Where a line contains the string "materials", copy that line.

════════════════

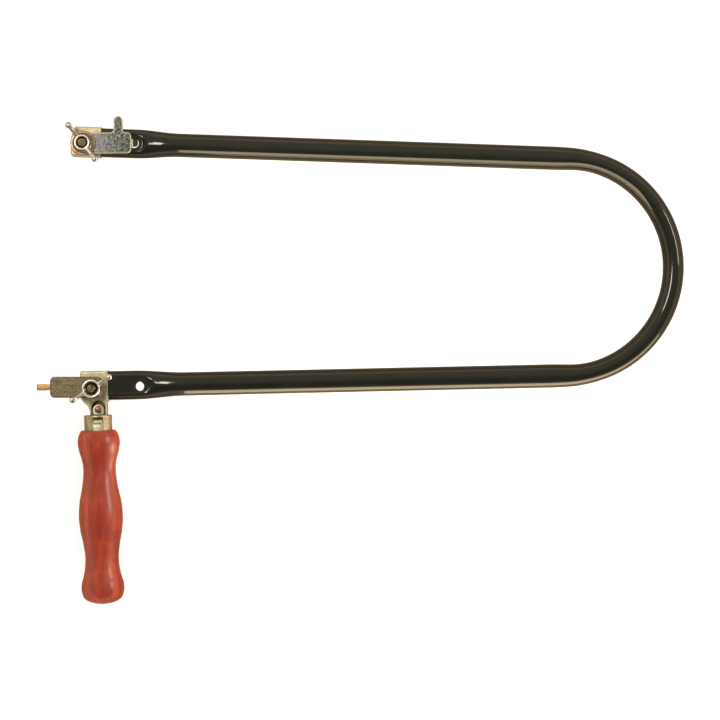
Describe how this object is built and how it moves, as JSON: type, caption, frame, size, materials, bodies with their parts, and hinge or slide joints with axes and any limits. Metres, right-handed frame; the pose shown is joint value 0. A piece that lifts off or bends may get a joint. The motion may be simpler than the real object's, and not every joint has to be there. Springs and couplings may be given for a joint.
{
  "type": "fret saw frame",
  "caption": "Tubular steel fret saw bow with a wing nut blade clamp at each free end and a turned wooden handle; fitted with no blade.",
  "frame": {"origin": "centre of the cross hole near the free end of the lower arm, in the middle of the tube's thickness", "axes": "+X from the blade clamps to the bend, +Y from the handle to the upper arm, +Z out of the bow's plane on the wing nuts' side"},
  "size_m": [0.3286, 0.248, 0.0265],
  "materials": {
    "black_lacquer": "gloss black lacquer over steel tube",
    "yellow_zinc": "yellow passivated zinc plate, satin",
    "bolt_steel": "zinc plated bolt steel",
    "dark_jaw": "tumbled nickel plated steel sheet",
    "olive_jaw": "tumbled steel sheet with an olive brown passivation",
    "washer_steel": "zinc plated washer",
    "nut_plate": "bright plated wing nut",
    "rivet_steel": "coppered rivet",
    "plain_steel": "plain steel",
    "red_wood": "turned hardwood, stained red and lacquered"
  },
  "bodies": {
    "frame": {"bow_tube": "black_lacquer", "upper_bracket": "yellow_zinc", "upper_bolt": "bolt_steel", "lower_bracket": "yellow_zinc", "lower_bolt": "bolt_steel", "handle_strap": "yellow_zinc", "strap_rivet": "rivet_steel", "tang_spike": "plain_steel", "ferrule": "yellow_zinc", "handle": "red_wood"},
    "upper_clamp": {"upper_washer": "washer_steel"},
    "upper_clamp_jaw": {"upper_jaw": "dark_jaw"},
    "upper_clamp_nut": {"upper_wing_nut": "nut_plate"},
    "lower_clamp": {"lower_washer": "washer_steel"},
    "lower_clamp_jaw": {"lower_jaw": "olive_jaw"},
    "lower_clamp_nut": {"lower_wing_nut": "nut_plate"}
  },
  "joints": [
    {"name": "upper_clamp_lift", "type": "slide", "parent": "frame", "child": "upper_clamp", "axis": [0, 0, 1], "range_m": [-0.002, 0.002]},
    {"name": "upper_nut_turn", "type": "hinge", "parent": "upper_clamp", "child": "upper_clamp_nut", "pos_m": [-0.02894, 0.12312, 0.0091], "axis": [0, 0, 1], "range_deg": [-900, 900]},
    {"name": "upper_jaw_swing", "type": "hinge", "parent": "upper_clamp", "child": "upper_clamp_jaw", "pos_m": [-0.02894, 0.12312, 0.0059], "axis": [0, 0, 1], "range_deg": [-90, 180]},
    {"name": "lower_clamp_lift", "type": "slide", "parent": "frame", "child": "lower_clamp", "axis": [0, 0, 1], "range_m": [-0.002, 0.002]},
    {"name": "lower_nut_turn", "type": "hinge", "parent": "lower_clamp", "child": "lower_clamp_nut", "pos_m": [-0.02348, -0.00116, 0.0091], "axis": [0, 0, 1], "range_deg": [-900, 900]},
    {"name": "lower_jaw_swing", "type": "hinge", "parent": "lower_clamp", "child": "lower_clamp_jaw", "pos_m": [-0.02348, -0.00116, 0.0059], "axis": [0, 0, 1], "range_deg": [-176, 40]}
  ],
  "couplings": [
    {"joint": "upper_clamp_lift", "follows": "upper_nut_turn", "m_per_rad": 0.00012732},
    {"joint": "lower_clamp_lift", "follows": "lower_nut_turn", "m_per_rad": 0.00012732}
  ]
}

════════════════

# The answer:
Describe how this object is built and how it moves, as JSON: type, caption, frame, size, materials, bodies with their parts, and hinge or slide joints with axes and any limits. Metres, right-handed frame; the pose shown is joint value 0. A piece that lifts off or bends may get a joint. The motion may be simpler than the real object's, and not every joint has to be there. Springs and couplings may be given for a joint.
  "materials": {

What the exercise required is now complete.